Exercise instructions: Repeat exactly the lines of the listing below, please, starting with the first and ending with the line containing "from build123d import *"; leave out the rest.

Given information:
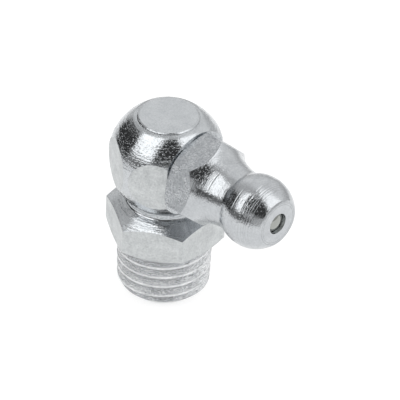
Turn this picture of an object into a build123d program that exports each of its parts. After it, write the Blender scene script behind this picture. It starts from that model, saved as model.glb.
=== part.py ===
from build123d import *

import os
from math import atan, ceil, cos, degrees, radians, sqrt, tan

# Angled grease nipple, 90 degrees, with a taper thread stud. Millimetres.
# The origin is on the stud's axis in the plane of the hexagon's underside. +Z runs up the stud's axis,
# and +X is the way that the coupling head points.

# ---- Driving dimensions: body, turned and milled from hexagon bar ----
bar_width = 9.0  # hexagon bar, across its flats
hexagon_height = 3.0
hexagon_chamfer_angle = 30.0  # turned on both faces of the hexagon

stud_length = 5.5  # M8 x 1 taper thread, right-hand
thread_diameter = 8.0  # at the gauge plane
gauge_distance = 2.5  # from the stud's end up to the gauge plane
thread_taper = 1 / 16  # on the diameter
thread_pitch = 1.0
thread_flank_angle = 30.0  # of each flank, from the plane across the axis
thread_crest = 0.25  # flat left on the crests
thread_root = 0.17  # flat at the bottom of the groove
groove_offset = 0.37  # from the hexagon's underside down to the groove's middle, on the head's side
stud_end_chamfer = 0.9

ball_diameter = 10.1
crown_diameter = 5.24  # flat turned on top of the ball
crown_step = 0.11  # 45 degree edge by which the flat stands proud of the ball
neck_diameter = 6.7
neck_length = 0.47  # plain length between the hexagon's top cone and the ball
neck_foot = 0.2  # 45 degree corner that the form tool leaves between hexagon and neck

seat_offset = 3.2  # body axis to the spot face that the collar seats on
spot_face_margin = 0.25  # cutter radius beyond the rim that it leaves on the ball
cross_bore_diameter = 5.0
cross_bore_depth = 4.9  # from the spot face to the full diameter's end
drill_point_angle = 118.0
grease_bore_diameter = 3.0

# ---- Driving dimensions: coupling head, turned from hexagon bar and pressed in ----
collar_width = 7.0  # hexagon bar, across its flats
collar_length = 2.62
collar_back_chamfer_angle = 30.0
collar_front_chamfer_angle = 45.0
collar_turn = 16.0  # how the collar's corners happen to stand, from the horizontal

throat_curve = 5.0  # radius of the hollow curve from the collar down to the waist
waist_diameter = 5.48
waist_chamfer = 0.25  # between the waist and the head
head_diameter = 6.45
head_centre = 10.5  # body axis to the head's centre
head_front = 12.95  # body axis to the head's flat front
front_edge_chamfer = 0.08

shank_length = 2.85
shank_lead_chamfer = 0.25
mouth_diameter = 1.9
mouth_land = 0.35  # plain length of the mouth in front of the valve seat
seat_half_angle = 45.0
valve_bore_diameter = 3.5
rim_thickness = 0.6  # rolled rim that keeps the spring in
rim_opening = 2.2

# ---- Driving dimensions: valve ----
check_ball_diameter = 3.0
seat_clearance = 0.02  # between ball and seat, along the seat's normal
wire_diameter = 0.35
wire_sides = 5  # flats that stand for the wire's round section
spring_diameter = 3.0  # outside
spring_pitch = 2.2
spring_clearance = 0.03  # between the ground ends and what they stand on

os.makedirs("parts", exist_ok=True)

# ---- Body ----
bar_corner_radius = bar_width / sqrt(3)
blank_radius = 1.1 * bar_corner_radius  # outline before the bar's flats bound it
chamfer_slope = tan(radians(hexagon_chamfer_angle))
blank_chamfer_drop = (blank_radius - bar_width / 2) * chamfer_slope
stud_top_radius = (thread_diameter + (stud_length - gauge_distance) * thread_taper) / 2
stud_end_radius = (thread_diameter - (gauge_distance - stud_end_chamfer) * thread_taper) / 2
flank_slope = tan(radians(thread_flank_angle))
groove_depth = (thread_pitch - thread_crest - thread_root) / 2 / flank_slope
groove_turns = ceil(stud_length / thread_pitch) + 2  # a whole turn runs out at each end
groove_start = thread_pitch * (1 - groove_turns) - groove_offset

ball_radius = ball_diameter / 2
neck_radius = neck_diameter / 2
neck_bottom = hexagon_height + (bar_width / 2 - neck_radius) * chamfer_slope
neck_top = neck_bottom + neck_length
ball_height = neck_top + sqrt(ball_radius**2 - neck_radius**2)
crown_foot_radius = crown_diameter / 2 + crown_step
crown_foot = ball_height + sqrt(ball_radius**2 - crown_foot_radius**2)
crown_height = crown_foot + crown_step

cross_axis = Axis((0, 0, ball_height), (1, 0, 0))
cross_section = Plane(origin=(0, 0, ball_height), x_dir=(1, 0, 0), z_dir=(0, -1, 0))
cross_bore_radius = cross_bore_diameter / 2
cross_bore_end = seat_offset - cross_bore_depth
drill_point = cross_bore_radius / tan(radians(drill_point_angle / 2))
spot_face_radius = sqrt(ball_radius**2 - seat_offset**2) + spot_face_margin

with BuildPart() as body:
    # Turned outline, from the hexagon's underside up to the crown
    with BuildSketch(Plane.XZ):
        with BuildLine():
            Polyline(
                (0, crown_height),
                (0, 0),
                (bar_width / 2, 0),
                (blank_radius, blank_chamfer_drop),
                (blank_radius, hexagon_height - blank_chamfer_drop),
                (neck_radius + neck_foot, neck_bottom - neck_foot * chamfer_slope),
                (neck_radius, neck_bottom + neck_foot),
                (neck_radius, neck_top),
            )
            ThreePointArc(
                (neck_radius, neck_top),
                (ball_radius, ball_height),
                (crown_foot_radius, crown_foot),
            )
            Polyline(
                (crown_foot_radius, crown_foot),
                (crown_diameter / 2, crown_height),
                (0, crown_height),
            )
        make_face()
    revolve(axis=Axis.Z)
    # The bar's own flats bound the hexagon and leave six round flats on the ball
    with BuildSketch(Plane.XY):
        RegularPolygon(bar_width / 2, 6, major_radius=False, rotation=30)
    extrude(amount=crown_height, mode=Mode.INTERSECT)
    # Spot face and cross bore for the coupling head
    with BuildSketch(cross_section):
        with Locations((seat_offset, 0)):
            Rectangle(ball_diameter, spot_face_radius, align=(Align.MIN, Align.MIN))
        with BuildLine():
            Polyline(
                (seat_offset, 0),
                (seat_offset, cross_bore_radius),
                (cross_bore_end, cross_bore_radius),
                (cross_bore_end - drill_point, 0),
                close=True,
            )
        make_face()
    revolve(axis=cross_axis, mode=Mode.SUBTRACT)
    # Stud, with its thread cut as one groove that runs out below and above it
    with BuildPart() as stud:
        with BuildSketch(Plane.XZ):
            with BuildLine():
                Polyline(
                    (0, 0),
                    (0, -stud_length),
                    (stud_end_radius - stud_end_chamfer, -stud_length),
                    (stud_end_radius, stud_end_chamfer - stud_length),
                    (stud_top_radius, 0),
                    close=True,
                )
            make_face()
        revolve(axis=Axis.Z)
        groove = Helix(
            pitch=thread_pitch,
            height=groove_turns * thread_pitch,
            radius=stud_top_radius + groove_start * thread_taper / 2,
            center=(0, 0, groove_start),
            cone_angle=degrees(atan(thread_taper / 2)),
            mode=Mode.PRIVATE,
        )
        with BuildLine() as groove_path:
            for turn in range(groove_turns):
                add(groove.trim(turn / groove_turns, (turn + 1) / groove_turns))
        with BuildSketch(Plane(origin=groove @ 0, x_dir=(1, 0, 0), z_dir=groove % 0)):
            groove_top = thread_crest / 4  # how far the cutter stands out of the stud
            with BuildLine():
                Polyline(
                    (-groove_depth, -thread_root / 2),
                    (groove_top, -thread_root / 2 - (groove_depth + groove_top) * flank_slope),
                    (groove_top, thread_root / 2 + (groove_depth + groove_top) * flank_slope),
                    (-groove_depth, thread_root / 2),
                    close=True,
                )
            make_face()
        sweep(path=groove_path.wire(), is_frenet=True, mode=Mode.SUBTRACT)
    # Grease bore, up through the stud into the cross bore
    with BuildSketch(Plane.XY.offset(-stud_length)):
        Circle(grease_bore_diameter / 2)
    extrude(amount=stud_length + ball_height, mode=Mode.SUBTRACT)
body.part.label = "body"
export_step(body.part, "parts/body.step")

# ---- Coupling head ----
collar_corner_radius = collar_width / sqrt(3)
collar_blank_radius = 1.1 * collar_corner_radius
collar_back_run = (collar_blank_radius - collar_width / 2) * tan(radians(collar_back_chamfer_angle))
collar_front_run = (collar_blank_radius - collar_width / 2) * tan(radians(collar_front_chamfer_angle))
collar_front = seat_offset + collar_length
waist_radius = waist_diameter / 2
head_radius = head_diameter / 2
throat_drop = collar_width / 2 - waist_radius
throat_run = sqrt(throat_drop * (2 * throat_curve - throat_drop))
waist_start = collar_front + throat_run
waist_end = head_centre - sqrt(head_radius**2 - waist_radius**2)
front_radius = sqrt(head_radius**2 - (head_front - head_centre) ** 2)
shank_end = seat_offset - shank_length
shank_radius = cross_bore_radius  # pressed in, line to line
valve_bore_radius = valve_bore_diameter / 2
mouth_radius = mouth_diameter / 2
seat_front = head_front - mouth_land
seat_back = seat_front - (valve_bore_radius - mouth_radius) / tan(radians(seat_half_angle))

with BuildPart() as coupling_head:
    # Turned outline, from the shank to the head's front
    with BuildSketch(cross_section) as head_outline:
        with BuildLine():
            Polyline(
                (shank_end, 0),
                (shank_end, shank_radius - shank_lead_chamfer),
                (shank_end + shank_lead_chamfer, shank_radius),
                (seat_offset, shank_radius),
                (seat_offset, collar_width / 2),
                (seat_offset + collar_back_run, collar_blank_radius),
                (collar_front - collar_front_run, collar_blank_radius),
                (collar_front, collar_width / 2),
            )
            TangentArc(
                (waist_start, waist_radius), (collar_front, collar_width / 2), tangent=(-1, 0)
            )
            Line((waist_start, waist_radius), (waist_end, waist_radius))
            ThreePointArc(
                (waist_end, waist_radius),
                (head_centre, head_radius),
                (head_front, front_radius),
            )
            Polyline((head_front, front_radius), (head_front, 0), (shank_end, 0))
        make_face()
        front_corner = head_outline.vertices().group_by(Axis.X)[-1].sort_by(Axis.Y)[-1]
        chamfer(front_corner, front_edge_chamfer)
        waist_corner = head_outline.vertices().sort_by_distance((waist_end, waist_radius))[0]
        chamfer(waist_corner, waist_chamfer)
    revolve(axis=cross_axis)
    # The bar's own flats bound the collar
    with BuildSketch(Plane(origin=(shank_end, 0, ball_height), x_dir=(0, 1, 0), z_dir=(1, 0, 0))):
        RegularPolygon(collar_width / 2, 6, major_radius=False, rotation=collar_turn)
    extrude(amount=head_front - shank_end, mode=Mode.INTERSECT)
    # Mouth, valve seat, valve bore and the opening in the rolled rim
    with BuildSketch(cross_section):
        with BuildLine():
            Polyline(
                (shank_end, 0),
                (shank_end, rim_opening / 2),
                (shank_end + rim_thickness, rim_opening / 2),
                (shank_end + rim_thickness, valve_bore_radius),
                (seat_back, valve_bore_radius),
                (seat_front, mouth_radius),
                (head_front, mouth_radius),
                (head_front, 0),
                close=True,
            )
        make_face()
    revolve(axis=cross_axis, mode=Mode.SUBTRACT)
coupling_head.part.label = "coupling_head"
export_step(coupling_head.part, "parts/coupling_head.step")

# ---- Check ball, closed against its seat ----
check_ball_radius = check_ball_diameter / 2
seat_angle = radians(seat_half_angle)
seat_apex = seat_front + mouth_radius / tan(seat_angle)
check_ball_centre = seat_apex - (check_ball_radius + seat_clearance) / cos(radians(90) - seat_angle)

with BuildPart() as check_ball:
    with Locations((check_ball_centre, 0, ball_height)):
        Sphere(check_ball_radius)
check_ball.part.label = "check_ball"
export_step(check_ball.part, "parts/check_ball.step")

# ---- Valve spring, closed between the check ball and the rolled rim, its ends ground square ----
coil_radius = (spring_diameter - wire_diameter) / 2
coil_inner_radius = spring_diameter / 2 - wire_diameter
spring_back = shank_end + rim_thickness + spring_clearance
spring_front = check_ball_centre - sqrt(check_ball_radius**2 - coil_inner_radius**2) - spring_clearance
coil_length = spring_front - spring_back + wire_diameter

with BuildPart() as valve_spring:
    with BuildLine() as coil:
        Helix(
            pitch=spring_pitch,
            height=coil_length,
            radius=coil_radius,
            center=(spring_back - wire_diameter / 2, 0, ball_height),
            direction=(1, 0, 0),
        )
    with BuildSketch(Plane(origin=coil.line @ 0, z_dir=coil.line % 0)):
        RegularPolygon(wire_diameter / 2, wire_sides)
    sweep(is_frenet=True)
    split(bisect_by=Plane.YZ.offset(spring_back), keep=Keep.TOP)
    split(bisect_by=Plane.YZ.offset(spring_front), keep=Keep.BOTTOM)
valve_spring.part.label = "valve_spring"
export_step(valve_spring.part, "parts/valve_spring.step")
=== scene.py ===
import math

import bmesh
import bpy
from mathutils import Matrix, Vector


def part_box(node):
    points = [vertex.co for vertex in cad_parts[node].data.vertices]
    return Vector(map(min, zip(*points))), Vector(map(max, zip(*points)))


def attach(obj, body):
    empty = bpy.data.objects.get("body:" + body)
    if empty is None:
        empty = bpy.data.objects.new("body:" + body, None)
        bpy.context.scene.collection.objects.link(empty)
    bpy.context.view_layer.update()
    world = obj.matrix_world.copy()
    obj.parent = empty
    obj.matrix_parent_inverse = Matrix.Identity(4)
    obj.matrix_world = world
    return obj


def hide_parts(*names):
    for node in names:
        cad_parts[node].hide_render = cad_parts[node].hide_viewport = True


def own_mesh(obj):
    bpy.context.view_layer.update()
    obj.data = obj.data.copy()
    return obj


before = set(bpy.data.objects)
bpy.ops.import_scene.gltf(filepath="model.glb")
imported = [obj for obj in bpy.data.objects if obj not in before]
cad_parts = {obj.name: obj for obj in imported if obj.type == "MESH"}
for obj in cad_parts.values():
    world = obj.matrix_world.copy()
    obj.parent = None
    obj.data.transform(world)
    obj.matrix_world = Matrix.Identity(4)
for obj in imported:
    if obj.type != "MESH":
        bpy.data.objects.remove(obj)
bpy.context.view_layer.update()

# Angled grease nipple. Sizes are in millimetres, as a maker's drawing gives them, and MM turns them
# into the frame's metres. The origin is on the stud's axis in the plane of the hexagon's underside,
# +Z runs up the stud's axis and +X is the way that the coupling head points.
MM = 0.001

# ---- Sizes that the frame gives ----
body_low, body_high = [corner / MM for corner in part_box("body")]
head_low, head_high = [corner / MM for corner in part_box("coupling_head")]
ball_low, ball_high = [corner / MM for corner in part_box("check_ball")]
spring_low, spring_high = [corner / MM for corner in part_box("valve_spring")]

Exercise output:
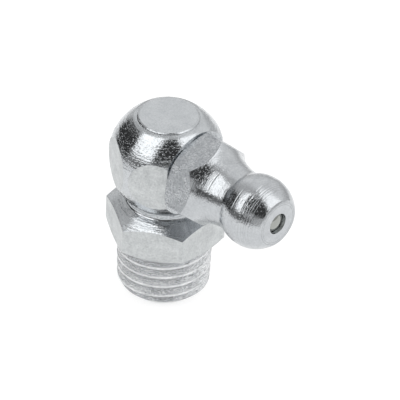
Turn this picture of an object into a build123d program that exports each of its parts. After it, write the Blender scene script behind this picture. It starts from that model, saved as model.glb.
=== part.py ===
from build123d import *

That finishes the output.